Pepik, B., Stark, M., Gehler, P., & Schiele, B. (2012). Teaching 3D Geometry to Deformable Part Models. In 2012 IEEE Conference on Computer Vision and Pattern Recognition (pp. 3362-3369). Piscataway, NJ: IEEE. doi:10.1109/CVPR.2012.6248075.


Cite as: https://hdl.handle.net/11858/00-001M-0000-000E-F5AF-1
Abstract
Current object class recognition systems typically target 2D bounding box localization, encouraged by benchmark data sets, such as Pascal VOC. While this seems suitable for the detection of individual objects, higher-level applications such as 3D scene understanding or 3D object tracking would benefit from more fine-grained object hypotheses incorporating 3D geometric information, such as viewpoints or the locations of individual parts.
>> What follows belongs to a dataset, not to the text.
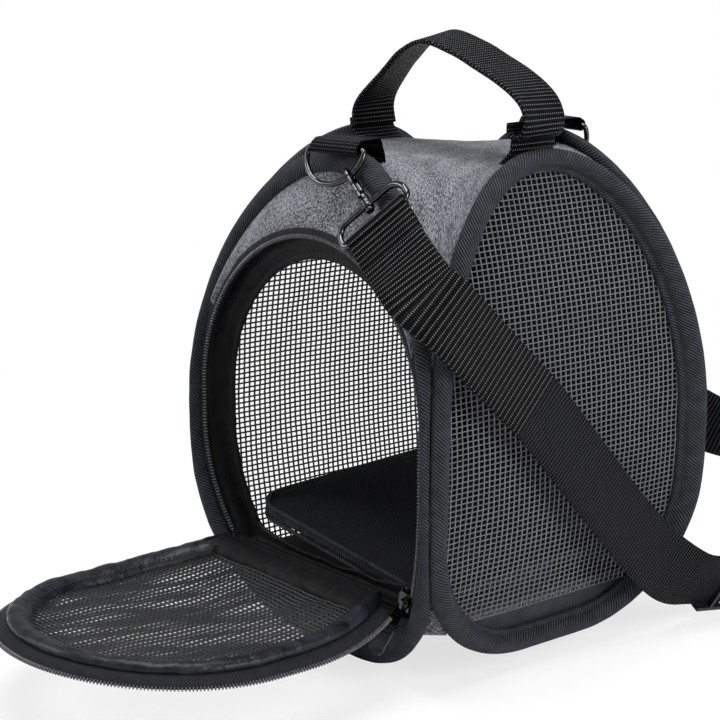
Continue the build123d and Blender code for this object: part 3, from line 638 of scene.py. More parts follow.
def in_corner(p):
    """Keep a point of the front wall inside its quarter of the plan."""
    p.x = max(-abs(p.y) + 0.15, min(abs(p.y) - 0.15, p.x))
    return p


def rim_row(outer, inner, swell, seed):
    """A padded rim's section between its outer and inner edge."""
    row = []
    for share, off in BORDER_FACE:
        flat = outer.lerp(inner, share)
        puff = swell * crumple((flat.x, flat.y, seed), 9) if 0 < share < 1 else 0
        row.append(wall_point(flat.x, flat.y, off + puff))
    return row


def border_rows(lift, lip):
    """Sections of a rim that is as wide all round a wall."""
    rows = []
    for i in range(240):
        t = i / 240
        row = rim_row(wall_outline(t, 0, 0, 0, lift), wall_outline(t, *RIM, lift), 0.25, lift)
        for extra, off in lip:
            flat = wall_outline(t, *(width + extra for width in RIM), lift)
            row.append(wall_point(flat.x, flat.y, off))
        rows.append([in_corner(p) for p in row])
    return rows


for name, turn, lift, lip in (("right_border", 90, LIFT, SIDE_LIP), ("left_border", -90, LIFT, SIDE_LIP),
                              ("back_border", 180, 0.0, BACK_LIP)):
    rows = [[turned(p, turn) for p in row] for row in border_rows(lift, lip)]
    rim = grid_piece(name + "_padded", rows, wrap_rows=True, wrap_line=True)
    finish_piece(rim, "carrier", "black_twill", BLACK_TWILL, name)

# The front border runs from the wall's outline to the door opening and the crown
crown = [Vector((CROWN_HALF * cos(pi * i / 96), SHOULDER + CROWN_RISE * sin(pi * i / 96))) for i in range(97)]
hole = door_path(5.0)
hole += [hole[-1].lerp(hole[0], i / 60) for i in range(1, 60)]
opening_at, crown_at = polar(hole, MIDDLE), polar(crown, MIDDLE)
rows = []
for i in range(300):
    outer = wall_outline(i / 300, 0, 0, 0)
    way = outer - MIDDLE
    angle = atan2(way.y, way.x)
    reach = max(opening_at(angle), crown_at(angle) if way.y > -4 else 0)
    inner = MIDDLE + way.normalized() * reach
    row = rim_row(outer, inner, 0.3, 50) + [wall_point(inner.x, inner.y, -5.0)]
    rows.append([in_corner(p) for p in row])
front_rim = grid_piece("front_border_padded", rows, wrap_rows=True, wrap_line=True)
finish_piece(front_rim, "carrier", "black_twill", BLACK_TWILL, "front_border")

# ---------------------------------------------------------------- mesh walls
CELL_X, CELL_Z = 3.75, 2.95         # from strand to strand
STATION = 6.0                       # from point to point along a strand
SIDE_NET, DOOR_NET = -8.5, -3.6     # how far proud of its surface each mesh lies
WAVER = 0.12                        # how far a strand strays from its place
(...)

In this paper, we help narrowing the representational gap between the ideal input of a scene understanding system and object class detector output, by designing a detector particularly tailored towards 3D geometric reasoning. In particular, we extend the successful discriminatively trained deformable part models to include both estimates of viewpoint and 3D parts that are consistent across viewpoints. We experimentally verify that adding 3D geometric information comes at minimal performance loss w.r.t. 2D bounding box localization, but outperforms prior work in 3D viewpoint estimation and ultra-wide baseline matching.